* DESCRIPTION OF THE TASK: Where a line of the listing below includes the word "names", reproduce that line.

begin

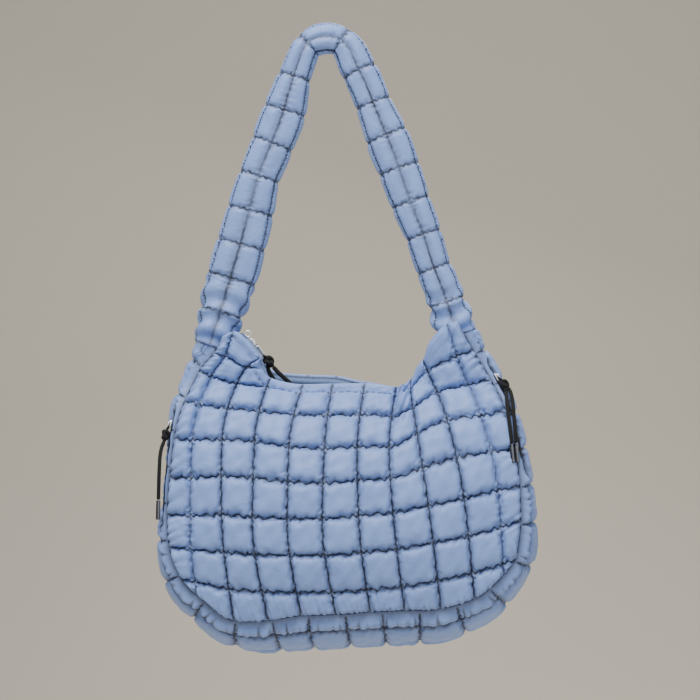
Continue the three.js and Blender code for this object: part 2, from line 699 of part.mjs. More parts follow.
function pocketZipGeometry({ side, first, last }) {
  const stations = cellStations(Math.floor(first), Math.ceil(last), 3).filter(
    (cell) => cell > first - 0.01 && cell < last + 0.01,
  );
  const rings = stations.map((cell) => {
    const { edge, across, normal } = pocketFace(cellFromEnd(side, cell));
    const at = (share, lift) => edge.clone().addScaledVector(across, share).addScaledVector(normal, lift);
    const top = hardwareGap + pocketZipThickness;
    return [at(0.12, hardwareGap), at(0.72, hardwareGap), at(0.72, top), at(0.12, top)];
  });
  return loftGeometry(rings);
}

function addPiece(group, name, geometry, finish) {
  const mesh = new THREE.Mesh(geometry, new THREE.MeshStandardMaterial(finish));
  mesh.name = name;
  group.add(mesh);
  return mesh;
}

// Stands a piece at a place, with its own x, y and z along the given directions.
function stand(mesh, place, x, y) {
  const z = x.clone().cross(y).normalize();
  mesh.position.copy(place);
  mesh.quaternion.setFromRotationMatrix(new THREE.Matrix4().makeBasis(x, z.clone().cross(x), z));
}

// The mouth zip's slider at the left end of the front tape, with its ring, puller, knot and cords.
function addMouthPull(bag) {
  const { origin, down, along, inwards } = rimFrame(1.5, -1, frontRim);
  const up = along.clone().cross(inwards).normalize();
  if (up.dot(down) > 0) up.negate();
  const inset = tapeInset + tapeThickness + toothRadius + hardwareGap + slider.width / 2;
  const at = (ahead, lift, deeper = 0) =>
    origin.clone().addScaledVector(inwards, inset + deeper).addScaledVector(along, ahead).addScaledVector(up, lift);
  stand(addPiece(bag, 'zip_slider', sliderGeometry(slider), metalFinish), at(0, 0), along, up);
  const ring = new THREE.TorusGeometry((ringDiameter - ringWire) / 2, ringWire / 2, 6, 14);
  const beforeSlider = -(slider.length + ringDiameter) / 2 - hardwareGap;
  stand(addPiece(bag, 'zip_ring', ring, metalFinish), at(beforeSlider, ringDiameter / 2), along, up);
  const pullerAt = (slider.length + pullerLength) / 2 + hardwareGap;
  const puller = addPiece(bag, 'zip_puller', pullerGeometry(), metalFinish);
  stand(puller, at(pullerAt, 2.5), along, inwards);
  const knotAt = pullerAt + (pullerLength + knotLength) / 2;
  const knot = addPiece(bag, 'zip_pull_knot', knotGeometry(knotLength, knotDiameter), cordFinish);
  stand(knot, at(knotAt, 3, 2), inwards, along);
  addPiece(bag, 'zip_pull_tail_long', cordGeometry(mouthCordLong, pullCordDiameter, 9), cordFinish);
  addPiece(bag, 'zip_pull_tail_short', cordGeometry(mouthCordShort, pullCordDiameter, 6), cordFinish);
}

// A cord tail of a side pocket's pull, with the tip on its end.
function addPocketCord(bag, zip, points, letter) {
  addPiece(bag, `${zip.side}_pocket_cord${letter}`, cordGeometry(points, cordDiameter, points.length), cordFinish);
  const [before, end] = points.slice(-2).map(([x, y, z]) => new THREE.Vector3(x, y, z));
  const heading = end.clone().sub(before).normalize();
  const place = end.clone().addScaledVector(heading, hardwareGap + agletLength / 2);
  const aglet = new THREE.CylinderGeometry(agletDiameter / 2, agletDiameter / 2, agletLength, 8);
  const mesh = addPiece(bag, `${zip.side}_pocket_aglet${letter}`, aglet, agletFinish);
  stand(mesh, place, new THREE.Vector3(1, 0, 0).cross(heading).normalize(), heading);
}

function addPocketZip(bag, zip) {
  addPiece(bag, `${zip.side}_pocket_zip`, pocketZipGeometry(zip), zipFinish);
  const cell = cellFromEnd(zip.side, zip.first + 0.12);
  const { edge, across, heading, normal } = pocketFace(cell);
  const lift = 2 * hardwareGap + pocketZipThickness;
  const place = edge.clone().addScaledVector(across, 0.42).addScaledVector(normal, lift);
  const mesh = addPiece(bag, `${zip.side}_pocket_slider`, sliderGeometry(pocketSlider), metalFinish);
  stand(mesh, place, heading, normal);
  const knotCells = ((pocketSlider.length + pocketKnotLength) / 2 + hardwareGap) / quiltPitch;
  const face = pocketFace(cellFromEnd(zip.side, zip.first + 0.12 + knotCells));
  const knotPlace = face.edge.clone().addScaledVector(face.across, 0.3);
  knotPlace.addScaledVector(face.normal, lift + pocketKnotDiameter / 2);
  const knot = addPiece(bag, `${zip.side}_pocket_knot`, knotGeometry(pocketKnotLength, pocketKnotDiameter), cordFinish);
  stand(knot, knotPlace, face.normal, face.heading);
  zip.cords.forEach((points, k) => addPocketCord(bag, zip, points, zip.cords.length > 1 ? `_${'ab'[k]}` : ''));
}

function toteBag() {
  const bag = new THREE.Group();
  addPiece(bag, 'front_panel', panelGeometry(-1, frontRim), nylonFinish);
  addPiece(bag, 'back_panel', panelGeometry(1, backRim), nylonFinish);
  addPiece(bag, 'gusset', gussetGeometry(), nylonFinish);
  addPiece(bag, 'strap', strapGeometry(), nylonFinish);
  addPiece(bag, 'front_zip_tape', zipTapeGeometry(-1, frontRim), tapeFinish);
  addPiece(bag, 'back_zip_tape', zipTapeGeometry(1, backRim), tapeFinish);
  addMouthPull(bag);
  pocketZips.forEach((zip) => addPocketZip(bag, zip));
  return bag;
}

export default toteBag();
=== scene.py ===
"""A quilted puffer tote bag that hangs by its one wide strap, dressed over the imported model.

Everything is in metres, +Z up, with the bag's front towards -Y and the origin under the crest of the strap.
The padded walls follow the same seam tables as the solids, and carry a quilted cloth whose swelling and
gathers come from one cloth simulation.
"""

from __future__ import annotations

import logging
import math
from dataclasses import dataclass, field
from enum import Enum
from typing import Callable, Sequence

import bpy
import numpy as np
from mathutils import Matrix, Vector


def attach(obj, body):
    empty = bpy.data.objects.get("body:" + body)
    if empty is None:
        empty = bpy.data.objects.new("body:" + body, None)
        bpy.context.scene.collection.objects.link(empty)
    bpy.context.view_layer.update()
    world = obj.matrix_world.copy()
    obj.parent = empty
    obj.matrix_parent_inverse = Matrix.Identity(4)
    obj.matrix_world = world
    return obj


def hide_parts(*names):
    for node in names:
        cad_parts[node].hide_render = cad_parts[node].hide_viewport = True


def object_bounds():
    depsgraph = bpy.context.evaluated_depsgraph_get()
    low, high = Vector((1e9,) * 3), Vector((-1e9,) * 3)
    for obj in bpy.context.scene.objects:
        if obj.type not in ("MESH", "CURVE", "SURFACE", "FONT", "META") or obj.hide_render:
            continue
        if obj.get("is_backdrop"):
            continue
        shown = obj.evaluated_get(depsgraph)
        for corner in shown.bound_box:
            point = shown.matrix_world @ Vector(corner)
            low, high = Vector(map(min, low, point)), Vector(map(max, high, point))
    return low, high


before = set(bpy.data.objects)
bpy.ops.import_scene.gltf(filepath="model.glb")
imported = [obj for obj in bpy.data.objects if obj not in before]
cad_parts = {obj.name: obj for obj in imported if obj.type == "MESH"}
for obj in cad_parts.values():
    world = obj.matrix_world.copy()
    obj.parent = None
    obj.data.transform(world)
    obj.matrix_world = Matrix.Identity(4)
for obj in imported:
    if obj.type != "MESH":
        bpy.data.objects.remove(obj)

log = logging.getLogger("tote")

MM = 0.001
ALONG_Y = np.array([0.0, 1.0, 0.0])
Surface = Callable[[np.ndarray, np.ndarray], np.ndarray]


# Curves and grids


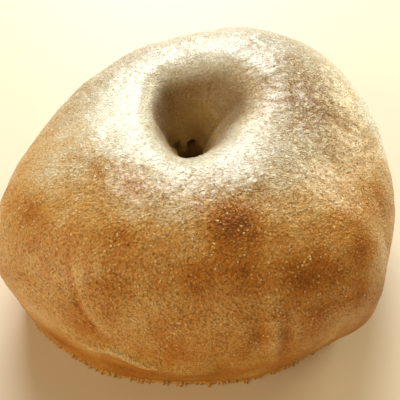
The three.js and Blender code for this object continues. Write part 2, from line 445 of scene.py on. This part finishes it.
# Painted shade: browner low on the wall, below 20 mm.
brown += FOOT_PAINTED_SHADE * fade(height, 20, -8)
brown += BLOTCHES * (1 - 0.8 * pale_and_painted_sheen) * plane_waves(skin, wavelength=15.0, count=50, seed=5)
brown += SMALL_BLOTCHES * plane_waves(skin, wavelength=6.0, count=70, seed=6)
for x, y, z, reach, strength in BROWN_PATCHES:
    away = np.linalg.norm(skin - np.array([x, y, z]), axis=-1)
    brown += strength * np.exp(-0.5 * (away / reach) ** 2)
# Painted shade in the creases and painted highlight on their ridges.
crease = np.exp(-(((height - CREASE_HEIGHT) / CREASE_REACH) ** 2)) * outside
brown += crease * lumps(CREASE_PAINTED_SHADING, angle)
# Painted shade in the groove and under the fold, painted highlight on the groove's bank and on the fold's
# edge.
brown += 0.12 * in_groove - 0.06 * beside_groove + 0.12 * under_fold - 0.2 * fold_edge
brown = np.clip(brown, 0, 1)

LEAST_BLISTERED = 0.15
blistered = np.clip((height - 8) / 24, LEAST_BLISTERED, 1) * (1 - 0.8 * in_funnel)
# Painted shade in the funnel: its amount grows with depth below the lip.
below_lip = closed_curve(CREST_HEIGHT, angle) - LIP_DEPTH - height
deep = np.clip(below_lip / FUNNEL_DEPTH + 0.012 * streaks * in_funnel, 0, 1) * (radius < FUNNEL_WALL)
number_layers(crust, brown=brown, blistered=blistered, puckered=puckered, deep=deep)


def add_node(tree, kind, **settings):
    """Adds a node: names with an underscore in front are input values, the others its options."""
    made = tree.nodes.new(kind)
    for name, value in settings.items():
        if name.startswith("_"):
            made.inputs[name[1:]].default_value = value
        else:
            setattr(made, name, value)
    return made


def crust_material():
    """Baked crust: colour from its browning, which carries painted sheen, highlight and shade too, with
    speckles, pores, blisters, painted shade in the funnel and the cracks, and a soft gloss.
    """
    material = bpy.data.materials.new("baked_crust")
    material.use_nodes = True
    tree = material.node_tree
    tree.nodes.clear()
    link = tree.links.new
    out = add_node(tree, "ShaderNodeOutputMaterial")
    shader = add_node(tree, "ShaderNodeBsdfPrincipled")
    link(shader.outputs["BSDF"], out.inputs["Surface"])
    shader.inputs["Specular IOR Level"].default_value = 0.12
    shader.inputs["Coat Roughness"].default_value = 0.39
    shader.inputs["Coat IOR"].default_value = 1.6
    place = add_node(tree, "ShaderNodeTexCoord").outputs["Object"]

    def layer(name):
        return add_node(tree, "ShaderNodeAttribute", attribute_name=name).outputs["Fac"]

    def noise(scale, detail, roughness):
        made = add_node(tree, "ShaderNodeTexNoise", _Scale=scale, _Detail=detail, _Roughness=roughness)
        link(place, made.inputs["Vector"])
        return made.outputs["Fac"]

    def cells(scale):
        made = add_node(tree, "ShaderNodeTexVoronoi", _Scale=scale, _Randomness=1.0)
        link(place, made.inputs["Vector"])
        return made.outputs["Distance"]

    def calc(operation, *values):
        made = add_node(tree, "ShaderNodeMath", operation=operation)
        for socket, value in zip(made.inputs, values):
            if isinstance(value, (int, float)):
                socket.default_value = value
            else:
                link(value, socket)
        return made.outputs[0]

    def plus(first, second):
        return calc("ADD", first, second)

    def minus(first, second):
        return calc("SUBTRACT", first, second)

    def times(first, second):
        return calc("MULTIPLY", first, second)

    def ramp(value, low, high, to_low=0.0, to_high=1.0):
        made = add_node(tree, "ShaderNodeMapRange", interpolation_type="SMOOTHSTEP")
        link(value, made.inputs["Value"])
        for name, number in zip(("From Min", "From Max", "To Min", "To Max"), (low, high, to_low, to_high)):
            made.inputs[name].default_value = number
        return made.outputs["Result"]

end

* TASK RESULT:
def hide_parts(*names):
    for node in names:
    """Adds a node: names with an underscore in front are input values, the others its options."""